Como llevo muchos años en el mundo del periodismo, ya me he acostumbrado al constante vaivén de la información. Las noticias van y vienen como olas; de repente un tema se pone de moda y todo el mundo no hace más que hablar de ello, como si fuera una cuestión álgida de importancia suprema que no va a desaparecer de nuestro foco de interés hasta que el asunto se termine o se solucione. Nada más falso: en realidad enseguida nos olvidamos de todo; otro tema acuciante y de inextinguible interés pasa a ocupar nuestra atención, para extinguirse a su vez a las pocas semanas.
Hace algunos años, por ejemplo, el fenómeno del mobbing emergió a la luz como un monstruo abisal… Incluso nos tuvimos que aprender la palabreja, que antes ignorábamos. Mobbing: acoso laboral. Un maltrato que puede ser ejercido por los compañeros o los jefes y que llega a destrozar a las personas. Fue algo muy comentado durante cierto tiempo, y la visibilidad informativa permitió que muchas personas pudieran entender lo que les estaba sucediendo. Sin embargo, ese dragón escamoso ha vuelto a sumergirse. Los periodistas apenas hablamos ya de ello, y me temo que no es porque el abuso haya disminuido, sino porque la sociedad ha dejado de prestarle atención.
Un caso aún más sangrante y verdaderamente intolerable es el del acoso infantil. Esos matones (y matonas, porque también las niñas ejercen la violencia) que transmutan la vida de otros niños en un infierno, hasta el punto de que muchos, demasiados, se suicidan. Hará quizá diez años el tema del acoso escolar pareció convertirse en una prioridad social, que es exactamente lo que debe ser. Pero ahora se habla mucho menos de ello, y si no fuera por el empeño de los colectivos gais, que están haciendo una labor magnífica de investigación y de denuncia del acoso homofóbico, creo que todavía sería un tema mucho más ignorado. Pero, claro, el acoso infantil no se produce sólo por temas de elección sexual; basta que seas un niño o un adolescente un poco diferente, un poco sensible, un poco más débil, para que algunos energúmenos te torturen, con el agravante de las grabaciones de móviles y el hostigamiento a través de las redes.

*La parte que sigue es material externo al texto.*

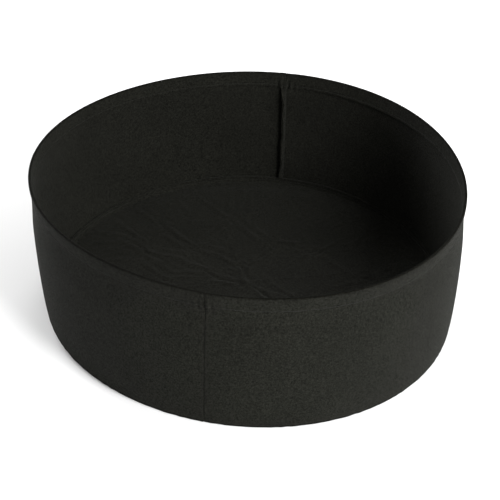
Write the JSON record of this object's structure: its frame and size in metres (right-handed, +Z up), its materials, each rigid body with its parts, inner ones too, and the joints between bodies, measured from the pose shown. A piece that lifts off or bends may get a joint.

El pasado abril se cumplió un año de la muerte de Carla, una niña de 14 años que se arrojó a las rocas desde un acantilado de Gijón por la persecución insoportable a la que había sido sometida por sus compañeras de clase. La llamaban bizca (tenía estrabismo), bollera; le metieron la cabeza en un retrete; la pegaban. Pedro Simón sacó en El Mundo hace unas semanas un extracto de las conversaciones de la niña con su hermana en Facebook: “Mañana salgo y no sé si salir porque me van a buscar”, decía Carla; “pues intenta ir por donde sepas que no paren y con muchos amigos”, respondía la hermana. Y Carla contestaba: “Nadie me va a defender, no hay huevos”. Saco a colación este caso terrible porque creo que en él se dan las dos condiciones esenciales para que la pesadilla siga existiendo. La primera es el miedo o la indiferencia de los otros compañeros. Creo sinceramente que los bárbaros capaces de atormentar así son minoría; pero se aprovechan de la falta de reacción de la mayoría. Hay que hablar del tema constante y públicamente, hay que hacer campañas concienciadoras, anuncios de televisión, cómics, vídeos en YouTube; que el abusón sea visto como un repugnante miserable; que se eduque a los niños en el aborrecimiento a ese maltrato y en la defensa del maltratado; que los perseguidores queden públicamente expuestos como lo que son, unos seres despreciables, cobardes y ridículos.
Pero la segunda condición es aún más esencial, y es la actitud de los centros, de los profesores y de los jueces. En el tema de Carla, no ha sucedido nada; no ha habido ni responsabilidades ni consecuencias. La Fiscalía de Menores de Oviedo archivó el caso al cumplirse el año del suicidio de la niña; la familia de Carla y la Asociación Contra el Acoso Escolar luchan para que se reabra. Tengo la terrible sensación de que muchos colegios prefieren tapar estos asuntos y mirar para otro lado, cuando, por el contrario, deberían tener programas y protocolos especiales para prevenir semejante martirio. Y, si los profesores y los centros educativos fallan, tiene que entrar en funcionamiento el sistema legal. Se puede y se debe castigar ejemplarmente: por ejemplo, en 2011 el colegio Amor de Dios de Alcorcón fue condenado a pagar 40.000 euros por el acoso continuado de un crío desde los 7 hasta los 10 años. Es fácil ignorar el sufrimiento de los niños porque en realidad protestan muy poco; no esperemos para combatirlo a que se tiren desde el acantilado.